At any one point during the workday at C&C Salon in the Galleria at Crystal Run, someone is cleaning something.
Including this Town of Wallkill location, Giuseppe Acampora and his family operate seven salons in New York, New Jersey and Connecticut.
While the state’s COVID-19 reopening regulations delayed the reopening of his Hudson Valley locations, Acampora and his staff spent countless hours cleaning, rearranging for social distancing, updating clients, and rescheduling appointments.
When the salon was finally allowed to reopen, they were ready, Acampora said, and so were the regular clients.
“We’ll take their temperature.
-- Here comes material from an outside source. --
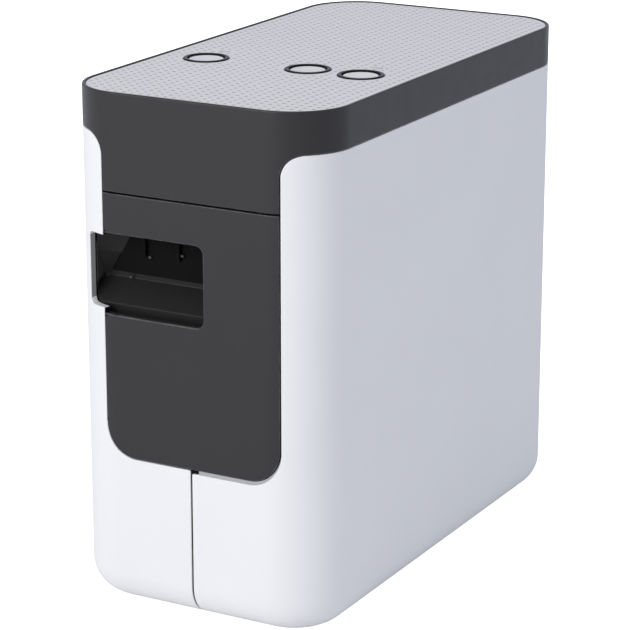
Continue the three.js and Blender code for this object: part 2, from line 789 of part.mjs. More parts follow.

Then we’ll escort them into the back of the salon,” Acampora said during a brief tour of the updated salon.
“We have these markers that show us where to go,” he said, pointing at arrows meant to minimize contact by keeping clients in one direction around the reception area.
The client would then arrive at a newly disinfected station and be draped in a disposable cape.
No clients would be in the chairs on either side.
Every other station is blocked with yellow police tape to ensure no one even casually sits in the chairs.
“We’re making sure that within your six-foot bubble — within anyone’s six-foot bubble — it’s just going to be you and your stylist,” Acampora said of the changes. “This has kind of been the industry norm now ever since we opened back up.”
“It’s working well,” hair stylist Diane Butler said.
Butler said she is getting her clients back, and she can still work a full schedule despite the occupancy restrictions.
The hardest adjustment: wearing the mask and working around the clients’ masks.
“That’s the only adjustment we’ve felt like we need to make here,” Butler said.
“As they receive the haircut, as they maneuver around the ear, we ask that they hold their mask,” Acampora said, demonstrating with his own mask. “Then we can take the mask off on the one side, and they can clean around that area. Once that’s all finished, we put it back on and we repeat the process on the other side.”
Butler’s client, Virginia Rodriguez, was getting her first professional haircut since before the COVID-19 pandemic began.
She has no problems with the rules, even if she needs to be reminded. She began walking straight back to the station once her name was called, and Acampora quickly caught up with her to take her temperature.
“We have to do what we have to do to help each other out and keep each other safe,” Rodriguez said. “So I agree with everything.”
The end of a haircut is the beginning of the next.
“Once the client is finished, we dispose of the cape, sanitize the station again, before bringing in the next client,” said Acampora.